* _Given instruction_: Beneath this instruction is a block of data; output from it exactly the lines that run from the one containing "Model this object" through the one containing "bore_d = 15.4; // [10:0.1:16.4]", inclusive.

* _Material shown_:
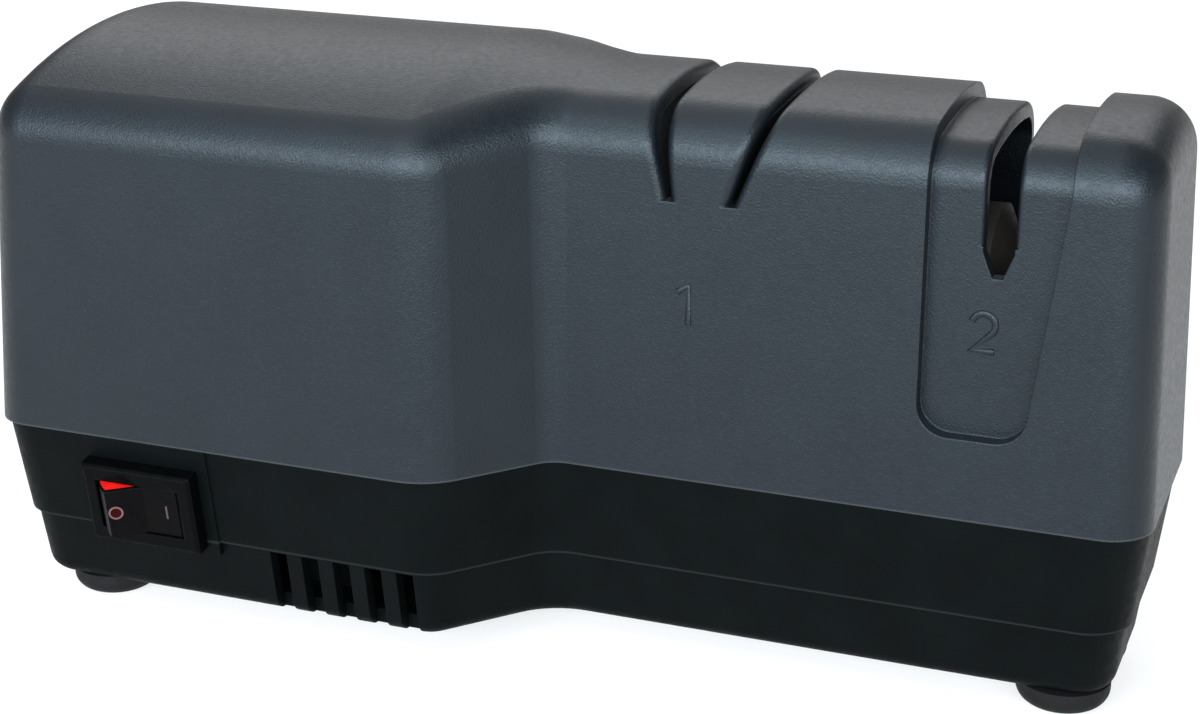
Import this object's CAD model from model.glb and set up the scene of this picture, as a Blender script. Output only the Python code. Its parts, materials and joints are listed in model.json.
import json
import math

import bmesh
import bpy
from mathutils import Matrix, Vector


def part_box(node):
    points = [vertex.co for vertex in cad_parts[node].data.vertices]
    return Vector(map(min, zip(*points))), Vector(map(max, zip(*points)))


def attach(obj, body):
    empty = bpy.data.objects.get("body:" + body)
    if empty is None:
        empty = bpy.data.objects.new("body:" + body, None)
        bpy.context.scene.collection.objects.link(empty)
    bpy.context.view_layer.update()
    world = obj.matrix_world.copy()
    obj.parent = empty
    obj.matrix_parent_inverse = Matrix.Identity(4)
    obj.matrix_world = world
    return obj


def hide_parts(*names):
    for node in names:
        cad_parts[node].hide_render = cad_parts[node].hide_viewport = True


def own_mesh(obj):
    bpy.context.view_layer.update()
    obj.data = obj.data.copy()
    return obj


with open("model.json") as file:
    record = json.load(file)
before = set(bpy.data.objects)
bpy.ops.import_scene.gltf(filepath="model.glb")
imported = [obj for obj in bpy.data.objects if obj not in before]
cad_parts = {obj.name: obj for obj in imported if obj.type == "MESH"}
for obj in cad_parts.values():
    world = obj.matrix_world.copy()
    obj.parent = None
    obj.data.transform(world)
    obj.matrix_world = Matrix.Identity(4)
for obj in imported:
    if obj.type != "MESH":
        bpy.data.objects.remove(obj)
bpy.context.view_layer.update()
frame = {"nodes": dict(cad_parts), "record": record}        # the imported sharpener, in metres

mm = 0.001
edgeSamples = 6          # rays that round an edge in a material
sheenScale = 3           # the sheen varies over this many grains
scene = bpy.context.scene
print("frame loaded,", len(frame["nodes"]), "nodes")


def newMaterial(name):
    # an empty material with its output, its shader and object coordinates
    material = bpy.data.materials.new(name)
    material.use_nodes = True
    tree = material.node_tree
    tree.nodes.clear()
    output = tree.nodes.new("ShaderNodeOutputMaterial")
    shader = tree.nodes.new("ShaderNodeBsdfPrincipled")
    coords = tree.nodes.new("ShaderNodeTexCoord")
    tree.links.new(shader.outputs["BSDF"], output.inputs["Surface"])
    return material, tree, shader, coords.outputs["Object"]


def noiseOf(tree, coords, size, detail=2.0, stretch=(1, 1, 1)):
    # noise with features of the given size in metres
    mapping = tree.nodes.new("ShaderNodeMapping")
    mapping.inputs["Scale"].default_value = [s / size for s in stretch]
    noise = tree.nodes.new("ShaderNodeTexNoise")
    noise.inputs["Scale"].default_value = 1.0
    noise.inputs["Detail"].default_value = detail
    tree.links.new(coords, mapping.inputs["Vector"])
    tree.links.new(mapping.outputs["Vector"], noise.inputs["Vector"])
    return noise.outputs["Fac"]


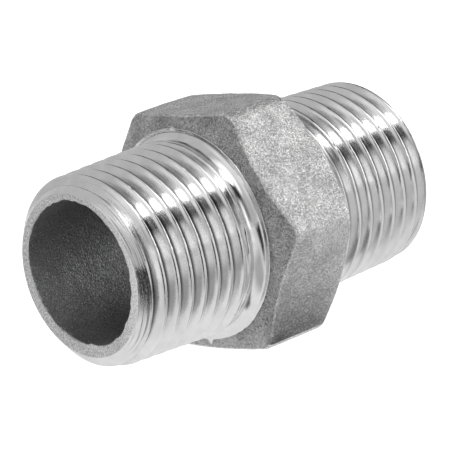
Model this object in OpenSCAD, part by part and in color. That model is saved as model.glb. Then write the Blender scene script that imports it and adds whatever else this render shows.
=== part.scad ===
// Hex nipple: one cast and machined pipe fitting, with a tapered outside thread at each end,
// a hexagon for a wrench in the middle and a straight bore right through.
// The bore's axis is X, two flats of the hexagon are level, and the origin is the centre.

/* [Body] */
// Overall length from end face to end face
total_len = 43; // [42:0.5:60]
// Diameter of the bore that runs right through
bore_d = 15.4; // [10:0.1:16.4]

/* [Hexagon] */
// Distance across the wrench flats
across_flats = 25.5; // [24.5:0.5:32]
// Axial length of the hexagon at its shoulders
hex_len = 10.9; // [9:0.1:12]
// Lean of the hexagon's end faces, back from square to the axis
face_lean = 27; // [0:1:30]
// Radius that rounds the six long corners
corner_r = 0.9; // [0.3:0.1:2]

/* [Thread] */
// Major diameter of the thread at the gauge plane
gauge_d = 20.955; // [20.7:0.005:21.2]
// Distance of the gauge plane from the end face
gauge_len = 8.16; // [6:0.01:10]
// Thread pitch, 14 threads in 25.4 mm
pitch = 1.814; // [1.6:0.001:1.9]
// Included angle between the thread's flanks
flank_angle = 55; // [55:1:60]
// Change of diameter for each millimetre of length
taper = 0.0625; // [0:0.0025:0.0625]

/* [Ends and shoulders] */
// Outer diameter of the flat ring on each end face
face_d = 17.4; // [17:0.1:18]
// Length of the plain neck between the thread and the shoulder
neck_len = 1; // [0.6:0.1:1.4]
// Diameter of the plain neck
neck_d = 20.6; // [20:0.1:20.8]
// Diameter of the shoulder where it meets the hexagon
shoulder_d = 23; // [22:0.1:23.6]
// Axial length of the sloping shoulder
shoulder_len = 0.4; // [0.2:0.1:1]

/* [Hidden] */
$fn = 96;

spigot_len = (total_len - hex_len) / 2;
thread_end = spigot_len - neck_len - shoulder_len;
end_r = gauge_d / 2 - gauge_len * taper / 2;
height_in_pitches = 0.640327;
thread_h = height_in_pitches * pitch;
flank_w = thread_h * tan(flank_angle / 2);
flat_w = pitch / 2 - flank_w;
fade_len = pitch / 2;
// Segments round one turn, and full turns in the swept thread
turn_segs = 48;
turns = ceil(thread_end / pitch) + 2;
// Axial places of the profile's corners in one pitch, and which of them are at the root
profile_z = [0, flat_w, flat_w + flank_w, 2 * flat_w + flank_w];
profile_root = [1, 1, 0, 0];
corners = len(profile_z);
columns = corners * turns;
cap_gap = 1;
chamfer_reach = 3;
eps = 0.5;

// Radius of the thread's crest at a distance z from the end face
function crest_r(z) = end_r + z * taper / 2;
// Share of the full depth that is left at z, as the thread runs out before the neck
function run_out(z) = max(0, min(1, (thread_end - z) / fade_len));
// Height along the helix of profile corner k at segment j
function helix_z(j, k) =
    (floor(k / corners) + j / turn_segs - 1) * pitch + profile_z[k % corners];
function helix_r(z, root) = crest_r(z) - root * thread_h * run_out(z);
function helix_point(j, k) =
    let (z = helix_z(j, k), r = helix_r(z, profile_root[k % corners]), a = 360 * j / turn_segs)
    [r * cos(a), r * sin(a), z];
// Index of a point, where a full turn leads on to the next pitch
function at(j, k) = j < turn_segs ? j * (columns + 1) + k : k + corners;

// A solid screw with a right-hand thread along Z, longer at both ends than the finished thread
module screw() {
    last = turn_segs - 1;
    side_points = [for (j = [0:last]) for (k = [0:columns]) helix_point(j, k)];
    front = len(side_points);
    back = front + 1;
    points = concat(side_points,
        [[0, 0, -pitch - cap_gap], [0, 0, helix_z(turn_segs, columns) + cap_gap]]);
    side_faces = [
        for (j = [0:last])
            for (k = [0:columns - 1 - (j == last ? corners : 0)])
                for (half = [0, 1])
                    half == 0
                        ? [at(j, k), at(j, k + 1), at(j + 1, k + 1)]
                        : [at(j, k), at(j + 1, k + 1), at(j + 1, k)]];
    front_rim = concat([for (j = [0:last]) at(j, 0)], [for (k = [corners:-1:1]) at(0, k)]);
    back_rim = concat([for (j = [0:last]) at(j, columns)],
        [for (k = [columns - 1:-1:columns - corners]) at(last, k)]);
    front_faces = [for (i = [0:len(front_rim) - 1])
        [front, front_rim[i], front_rim[(i + 1) % len(front_rim)]]];
    back_faces = [for (i = [0:len(back_rim) - 1])
        [back, back_rim[(i + 1) % len(back_rim)], back_rim[i]]];
    polyhedron(points, concat(side_faces, front_faces, back_faces));
}

// Everything the turned blank may hold: the end face, the lead-in chamfer and the thread's length
module thread_envelope() {
    rotate_extrude()
        polygon([[0, 0], [face_d / 2, 0], [face_d / 2 + chamfer_reach, chamfer_reach],
            [face_d / 2 + chamfer_reach, thread_end], [0, thread_end]]);
}

// Plain neck behind the thread, and the shoulder that slopes up to the hexagon
module neck_and_shoulder() {
    rotate_extrude()
        polygon([[0, thread_end], [neck_d / 2, thread_end],
            [neck_d / 2, thread_end + neck_len], [shoulder_d / 2, spigot_len], [0, spigot_len]]);
}

// One threaded end along +Z, with its end face at z = 0
module threaded_end() {
    difference() {
        union() {
            intersection() {
                screw();
                thread_envelope();
            }
            neck_and_shoulder();
        }
        translate([0, 0, -eps])
            cylinder(d = bore_d, h = spigot_len + 2 * eps);
    }
}

// Places a threaded end on the bore's axis, facing the hexagon
module at_end_a() {
    translate([-total_len / 2, 0, 0])
        rotate([0, 90, 0])
            children();
}

// Six-sided prism with rounded corners, its flats at plus and minus Z
module hex_prism() {
    inner_r = (across_flats / 2 - corner_r) / cos(30);
    rotate([0, 90, 0])
        linear_extrude(hex_len, center = true)
            hull()
                for (i = [0:5])
                    rotate(60 * i + 30)
                        translate([inner_r, 0])
                            circle(corner_r, $fn = 32);
}

// Body of revolution that leans the hexagon's end faces back
module hex_envelope() {
    flat_r = shoulder_d / 2;
    outer_r = across_flats;
    drop = (outer_r - flat_r) * tan(face_lean);
    rotate([0, 90, 0])
        rotate_extrude()
            polygon([[0, -hex_len / 2], [flat_r, -hex_len / 2],
                [outer_r, drop - hex_len / 2], [outer_r, hex_len / 2 - drop],
                [flat_r, hex_len / 2], [0, hex_len / 2]]);
}

module threaded_end_a() {
    color("silver")
        at_end_a()
            threaded_end();
}

module threaded_end_b() {
    color("silver")
        rotate([0, 0, 180])
            at_end_a()
                threaded_end();
}

module hex_body() {
    color("gray")
        difference() {
            intersection() {
                hex_prism();
                hex_envelope();
            }
            rotate([0, 90, 0])
                cylinder(d = bore_d, h = hex_len + 2 * eps, center = true);
        }
}

threaded_end_a();
hex_body();
threaded_end_b();
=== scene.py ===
"""Hex nipple: a steel casting with two machined, threaded ends, lying on a wrench flat."""
import math

import bpy
import numpy as np
from mathutils import Matrix, Vector


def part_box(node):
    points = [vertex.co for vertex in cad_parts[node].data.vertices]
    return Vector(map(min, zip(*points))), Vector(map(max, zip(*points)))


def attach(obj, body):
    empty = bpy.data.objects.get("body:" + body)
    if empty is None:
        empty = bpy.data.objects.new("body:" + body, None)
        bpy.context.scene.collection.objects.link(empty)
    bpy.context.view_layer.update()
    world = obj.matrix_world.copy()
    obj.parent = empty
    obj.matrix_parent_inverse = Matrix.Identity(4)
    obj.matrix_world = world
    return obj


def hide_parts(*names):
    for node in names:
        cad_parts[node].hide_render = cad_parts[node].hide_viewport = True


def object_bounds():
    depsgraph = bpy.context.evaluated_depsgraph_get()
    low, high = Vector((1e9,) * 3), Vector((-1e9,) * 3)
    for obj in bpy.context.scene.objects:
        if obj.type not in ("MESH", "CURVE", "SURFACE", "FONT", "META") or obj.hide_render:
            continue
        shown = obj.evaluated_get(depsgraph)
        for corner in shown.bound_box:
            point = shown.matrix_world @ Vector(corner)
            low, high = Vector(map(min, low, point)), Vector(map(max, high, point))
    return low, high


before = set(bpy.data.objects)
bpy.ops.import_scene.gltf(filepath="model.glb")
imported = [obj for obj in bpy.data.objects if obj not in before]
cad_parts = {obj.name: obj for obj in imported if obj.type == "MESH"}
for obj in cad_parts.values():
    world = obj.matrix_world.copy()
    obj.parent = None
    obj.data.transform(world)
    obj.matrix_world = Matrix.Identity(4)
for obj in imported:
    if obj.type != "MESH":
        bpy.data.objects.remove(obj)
cad_low, cad_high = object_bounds()

# ------------------------------------------------------------------ driving sizes, in millimetres
MM = 0.001
NEAR_NODE, HEX_NODE, FAR_NODE = "threaded_end_a", "hex_body", "threaded_end_b"


def node_box(name):
    """Lowest and highest corner of a CAD node, in millimetres."""
    low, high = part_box(name)
    return [c / MM for c in low], [c / MM for c in high]


hex_low, hex_high = node_box(HEX_NODE)
end_low, end_high = node_box(NEAR_NODE)
TOTAL_LEN = (cad_high[0] - cad_low[0]) / MM
HEX_LEN = hex_high[0] - hex_low[0]
ACROSS_FLATS = hex_high[2] - hex_low[2]
SPIGOT_LEN = end_high[0] - end_low[0]
SHOULDER_R = end_high[2]
FLOOR_Z = hex_low[2]

# Half-inch taper pipe thread, with the standard's rounded crests and roots
PITCH = 1.814
TAPER = 1 / 16
GAUGE_R, GAUGE_LEN = 20.955 / 2, 8.16
END_CREST_R = GAUGE_R - GAUGE_LEN * TAPER / 2
HALF_FLANK = math.radians(27.5)
THREAD_H = 0.640327 * PITCH
ROUND_R = 0.137329 * PITCH
# Distance from the end face to the crest at local angle 0
CREST_START = 1.045
NECK_LEN = 1.0
SHOULDER_LEN = 0.4
THREAD_END = SPIGOT_LEN - NECK_LEN - SHOULDER_LEN
FADE_LEN = 0.9

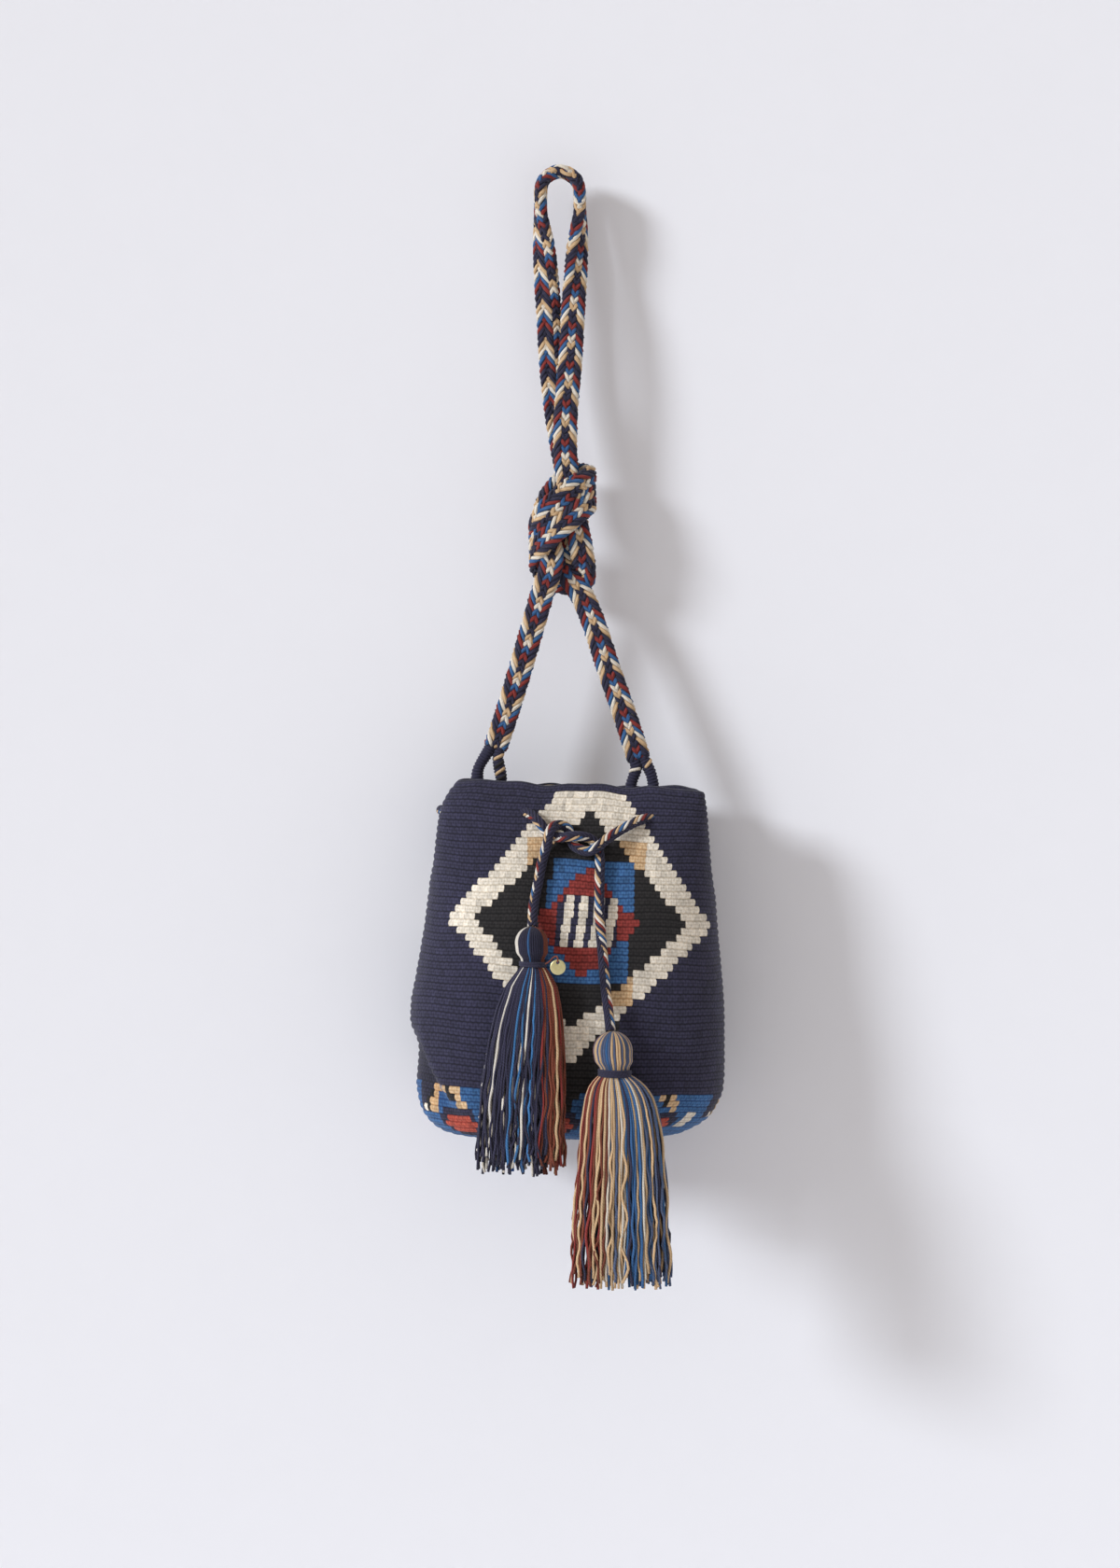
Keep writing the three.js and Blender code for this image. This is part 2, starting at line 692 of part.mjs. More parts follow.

* _Result_:
Model this object in OpenSCAD, part by part and in color. That model is saved as model.glb. Then write the Blender scene script that imports it and adds whatever else this render shows.
=== part.scad ===
// Hex nipple: one cast and machined pipe fitting, with a tapered outside thread at each end,
// a hexagon for a wrench in the middle and a straight bore right through.
// The bore's axis is X, two flats of the hexagon are level, and the origin is the centre.

/* [Body] */
// Overall length from end face to end face
total_len = 43; // [42:0.5:60]
// Diameter of the bore that runs right through
bore_d = 15.4; // [10:0.1:16.4]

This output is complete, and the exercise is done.